The Harvard-Smithsonian team used warm atoms of rubidium gas, while the Rowland-Harvard researchers used the chilled haze of sodium atoms that worked so well in their previous experiments.

“The details of the experiments are very different,” Phillips said. “They’re not competitive, they’re very complementary experiments.”

In each experiment, one laser beam excites the atoms in such a way that they can’t absorb light in a traditional sense, a process called electromagnetically induced transparency. Then another laser emits a pulse of light toward the chamber. When the pulse enters the chamber, the photons and the excited atoms are coupled into quantum systems called polaritons. During this coupling, the properties of the photons are transferred to the atoms, changing or “flipping” their magnetic spin. In a sense, the atoms weigh down the photons, and that drags down the speed of the pulse.

When the pulse is fully within the haze of excited atoms, the intensity of the first laser beam is reduced to zero.

“As we decelerate, the pulse has less and less photons, and at the same time there are more and more excited spins. So when we make the light go infinitely slow ... there are no photons remaining, all of the information is in the spins,” Lukin said.

He stressed that the photons are not absorbed, as they would be under normal conditions. “The photon disappears, but when one photon disappears, one spin flips,” he said.

Hau’s team said the pulse was “frozen” — essentially stored as a quantum pattern imprinted upon the atoms.

In each experiment, the information about the light pulse can be stored for about a thousandth of a second before it starts to decay. When the control laser beam is turned back on, photons are once again introduced into the system. The light pulse starts speeding up again, reaching its original velocity by the time it leaves the chamber.

“Essentially what we get is an exact replica, in the ideal case,” Lukin said.

Quantum application
Both groups said their findings could be applied to a weird technological frontier known as quantum computing.

“What’s a big deal is that you really stored this information, and that might have implications for quantum computation and quantum communication,” Lukin said.

In fact, the real value of the technique could come from “turning it inside out,” Phillips said.

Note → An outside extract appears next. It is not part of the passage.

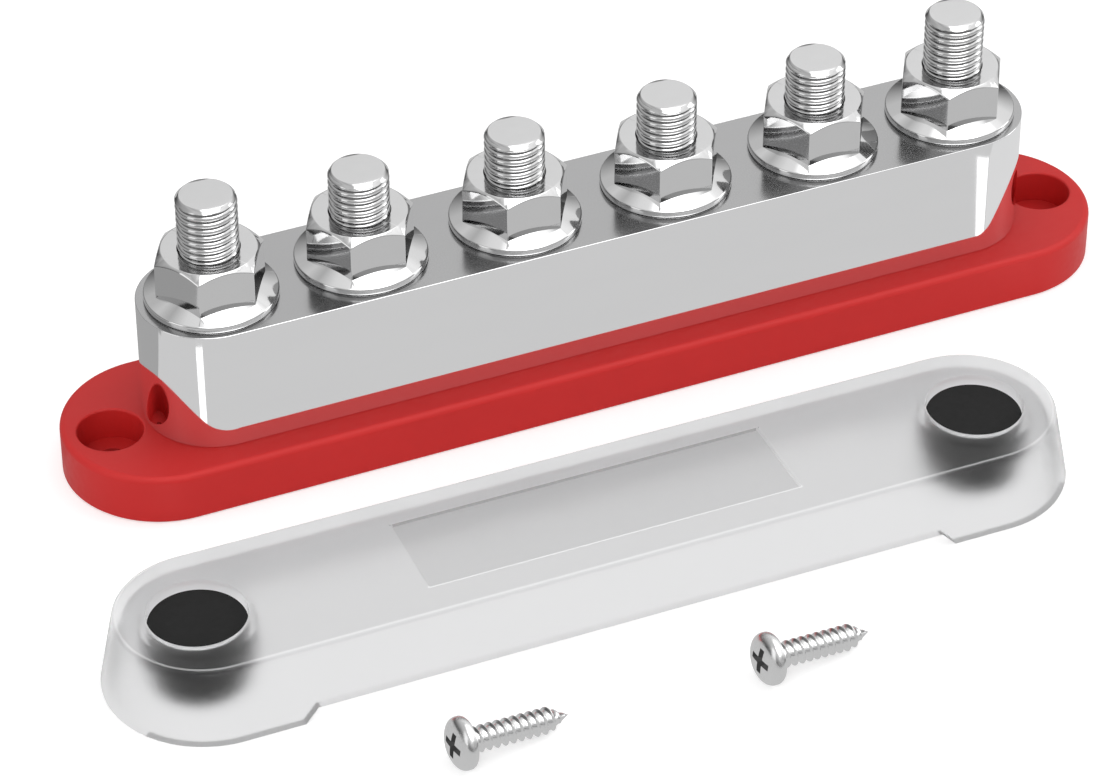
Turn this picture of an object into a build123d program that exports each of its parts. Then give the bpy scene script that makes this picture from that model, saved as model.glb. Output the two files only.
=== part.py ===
"""Bus bar: a solid metal bar with clamping studs on a moulded insulating base.

The clear cover is off and lies in front of the base, with the two mounting screws in front of it.
Millimetres, Z up, X along the bar. The origin is the middle of the base's underside.
"""

import os
from math import atan2, cos, degrees, radians, tan

from build123d import *

# Studs: M10, screwed into the bar until they bottom in their holes
STUD_COUNT = 6
STUD_DIAMETER = 10.0
STUD_CHAMFER = 0.7
STUD_SEAT_DEPTH = 14.0
STUD_HOLE_COUNTERSINK = 0.7
END_STUD_HEIGHT = 19.45
MIDDLE_STUD_HEIGHT = 17.2
STUD_PITCH = 27.05
END_STUD_PITCH = 25.7

# Bar
BAR_WIDTH = 23.8
BAR_HEIGHT = 21.8
BAR_END_REACH = 12.3
BAR_EDGE_ROUND = 0.35

# Clamping nuts: one-piece flange nuts
NUT_ACROSS_FLATS = 16.1
NUT_HEIGHT = 9.3
NUT_FLANGE_DIAMETER = 21.9
NUT_FLANGE_RIM = 1.3
NUT_FLANGE_RIM_ROUND = 0.35
NUT_SHOULDER_HEIGHT = 1.95
NUT_SHOULDER_MARGIN = 0.1
NUT_CROWN_SLOPE = 39.0
NUT_CROWN_LAND = 0.35
NUT_COUNTERSINK = 0.2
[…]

“Instead of starting with a light pulse, you might imagine starting with atoms in a quantum state, and extracting the light pulse to another set of atoms, perhaps only a few inches away or maybe a thousand miles away,” he said. “Hence we will write the quantum state from the original atoms to this new set of atoms, and transmit the quantum information.”

Scientists say quantum computing could solve mathematical problems beyond the capability of existing computers, particularly involving code-making and code-breaking. And since quantum information is extremely sensitive to eavesdropping, quantum-based communication systems could provide a new level of data security.

One of the pioneers in quantum computing, IBM researcher Charles Bennett, said the efforts to slow down light represented an exciting field of research. The key, he said, is to keep the information in a quantum system free from decay, known in quantum circles as decoherence.

“If you could stop (a light pulse) and also stop the loss or at least reduce the loss of coherence, then that would be good,” he said.

But Bennett said he could not yet judge how these particular light-stopping experiments would affect his field.

In a commentary written for Nature, University of Colorado physicist Eric Cornell compared the experiments to a grand trick in which the magician makes a speeding train suddenly disappear into a sheet of gossamer fabric — and then, seconds later, just as suddenly roar out the other side.

Cornell said it wasn’t yet clear whether the experiments would truly have technological relevance to the quest for quantum computing.

“But for now it hardly matters — trainspotting doesn’t get any more interesting than this,” he said.